Sixth, the EU should be coordinating diplomatic efforts with Jordan’s upper riparian neighbours to improve their water efficiency, decrease their waste and unnecessary water use. This would include assessing their use of water for agricultural exports, as explained above. It would include negotiating with upstream Israel and Syria more efficient water use and reductions in their water
use for non-essential uses (such as for household swimming pools). The wisdom of encouraging immigration to the water scarce region should also be reviewed. When there is not enough water for the current inhabitants, inviting foreigners to take the share of lower riparian Jordan hardly seems fair.
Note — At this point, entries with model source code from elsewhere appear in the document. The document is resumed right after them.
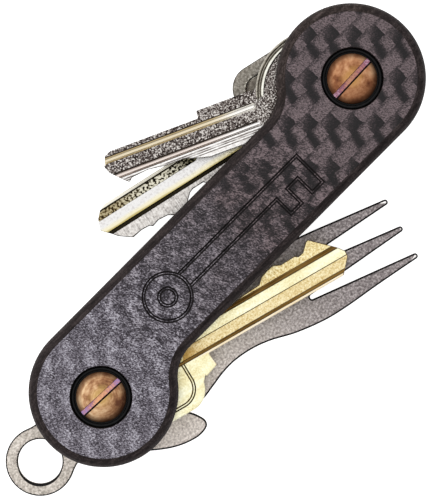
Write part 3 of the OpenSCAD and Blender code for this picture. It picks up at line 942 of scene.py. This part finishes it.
def front_key():
    bow, bow_r, neck = np.array([6.0, 0.0]), 10.55, 3.95
    edge = math.degrees(math.asin(neck / bow_r))
    tail = [(16.2, -4.2), (26.4, -4.2), (26.5, -2.9), (42.4, -2.9), (43.5, -2.4), (44.2, -0.7),
            (43.7, 0.5), (42.1, 2.2), (41.1, 3.1), (40.4, 2.5), (37.4, 2.2), (34.4, 2.6), (31.1, 2.6),
            (28.3, 3.5), (26.5, 3.95)]
    outline = arc(bow, bow_r, edge, 336, 100) + soften(tail, 0.3)
    grooves = [Groove(17.2, 46, -1.6, 1.15, 0.5, hollow=True),
               Groove(17.2, 46, 1.4, 0.95, 0.42, hollow=True)]
    under_groove = Groove(17.2, 46, 0, 1.3, 0.5)
    beads = ((0.0, 0.42), (0.5, 0.8), (0.88, 1.5))
    # Widths of the painted shade along the -y wall of each groove
    dark_w = (0.12, 0.22)

    def top(x, y, d):
        e = bow_r - np.hypot(x - bow[0], y)
        drop = np.full(len(x), 0.2)
        for a, b in beads:
            swell = np.abs(e - (a + b) / 2) / ((b - a) / 2)
            drop = np.where((swell < 1) & (d < 1.7), 0.16 * swell ** 2.4, drop)
        return cut(np.where(off_boss(x, y), drop, 0) * np.clip((16.9 - x) / 1.6, 0, 1), grooves, x, y)

    def bottom(x, y, d):
        r = np.hypot(x - bow[0], y)
        drop = np.where((x < 15) & (r < bow_r - 1.5) & off_boss(x, y), 0.2, 0)
        return np.maximum(drop, under_groove.drop(x, y))

    def paint(x, y, d):
        e = bow_r - np.hypot(x - bow[0], y)
        index = np.zeros(len(x), int)
        on_bow = (x < 16) & (d < 1.7)
        index[(e < 0.84) & on_bow] = 1
        index[(e > 0.84) & (e < 1.48) & on_bow] = 5
        # Painted shade (index 6): dark lines in the creases between the beads, along the top edge of the
        # flank and on the -y wall of each groove.
        index[((np.abs(e - 0.46) < 0.06) | (np.abs(e - 0.84) < 0.06)) & on_bow] = 6
        index[(y > 1.85) & (x > 16.6)] = 3
        index[(y > 1.85) & (y < 1.98) & (x > 20)] = 6
        index[grooves[0].holds(x, y)] = 2
        index[grooves[1].holds(x, y)] = 4
        for g, w in zip(grooves, dark_w):
            index[(x > 17.4) & (y > g.y - g.r - 0.06) & (y < g.y - g.r + w)] = 6
        return index

    rings = [e for a, b in beads for e in (a + 0.07, (a * 3 + b) / 4, (a + b) / 2, (a + b * 3) / 4, b)]
    lines = [(arc(bow, bow_r - e, 12, 348, 90), False) for e in rings + [0.5, 0.88, 1.42]]
    lines += [(circle((0, 0), BOSS_R, 48), True)]
    lines += groove_lines(grooves + [under_groove])
    lines += [row(17.4, 44.5, g.y - g.r + k) for g, w in zip(grooves, dark_w) for k in (-0.06, w)]
    lines += [row(16.6, 44.5, k) for k in (1.85, 1.98)]
    at = (FRONT_KEY_ANGLE, UPPER_X)
    mats = [cast_nickel("nickel_grain", *at, ((0.02, 0.015, 0.013), (0.11, 0.088, 0.08),
                                              (0.24, 0.215, 0.2), (0.62, 0.59, 0.555)), 4.2),
            milled("nickel_rim", *at, ((0.2, 0.18, 0.15), (0.42, 0.39, 0.33)), 0.3),
            milled("nickel_groove", *at, ((0.7, 0.68, 0.64), (0.86, 0.84, 0.8), (0.62, 0.54, 0.39)), 0.2,
                   (19.0, 26.0)),
            flank("nickel_flank", *at, ((0.5, 0.47, 0.45), (0.78, 0.76, 0.74), (0.9, 0.89, 0.87)),
                  ((2.36, 0.07), (2.7, 0.06), (3.1, 0.05)), False),
            milled("nickel_groove_two", *at, ((0.72, 0.68, 0.66), (0.88, 0.86, 0.84), (0.66, 0.58, 0.53)),
                   0.2, (20.0, 27.0)),
            milled("nickel_bead", *at, ((0.56, 0.54, 0.46), (0.8, 0.79, 0.72)), 0.25),
            dark_line("nickel_shade", (0.035, 0.025, 0.018))]
    swinging("front_nickel_key", "nickel", outline, top, bottom, lines, 0.12, mats, paint, at)


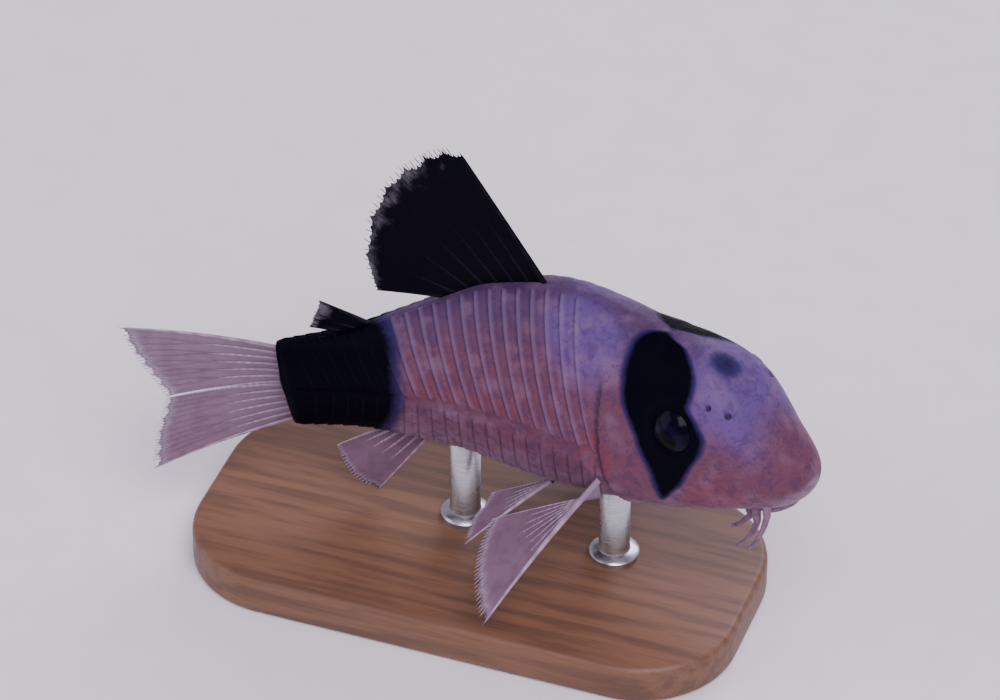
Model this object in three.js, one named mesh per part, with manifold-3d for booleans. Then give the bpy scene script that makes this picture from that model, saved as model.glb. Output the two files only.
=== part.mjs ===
// A panda corydoras catfish at life size, swimming, held over a flat display base by two short rods.
// Millimetres, +Z up. The origin is the centre of the base's underside, and the fish looks towards +X.
//
// The fish is first shaped straight, by its share of the standard length: 0 at the snout tip, 1 at the
// tail fin's root. Then one gentle curve bends all of it, hollow on its right side (-Y), and it is pitched
// nose up, as it swims in the photograph.
import * as THREE from "three";
import { mergeVertices } from "three/addons/utils/BufferGeometryUtils.js";
import Module from "manifold-3d";

// Driving dimensions
const STANDARD_LENGTH = 40; // snout tip to the tail fin's root
const SNOUT_X = 25; // where the snout tip is before the bend
const BEND_RADIUS = 70; // of the resting curve of the whole body
const BEND_Y = 1.9; // sideways shift that centres the bent fish over its base
const PITCH = 12; // nose up, in degrees
const NODE_GAP = 0.3; // between two sub-parts that touch
const CUT = (1.3 * NODE_GAP) / STANDARD_LENGTH; // between the slanted ends of two lengths of the body
const BASE_SIZE = { length: 40, width: 20, height: 3, corner: 7, bevel: 0.5 };
const BELLY_Z = 9; // the belly above what the base stands on, before the pitch
const PIVOT_Z = BELLY_Z + 7.5; // the height that the pitch turns about
const ROD_RADIUS = 1.1;
const ROD_PLACES = { front: 0.42, rear: 0.7 };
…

Finally, all Jordan River Basin federal and territorial governments (Lebanon, Syria, Israel, the West Bank and Jordan) should be provided coordinated assistance for better and more equitable watershed management practices.

The European Union ranks only after the United States as the second largest contributor to the stock of greenhouse gases since the Industrial Revolution (Ritchie, 2019). As a result, Europe has a strong responsibility to fight climate change and promote climate justice worldwide. Supporting Jordan in addressing the water crisis can be an important part of the EU’s external Green Deal agenda.

By doing so, Europe can not only help address the situation on the ground, but also prevent conflict and possible climate-induced migration flows. It is in the EU’s interest, therefore, to both mitigate its future emissions that are leading to drought through the mechanism of global warming in its neighbourhood, and to address Jordan’s water crisis.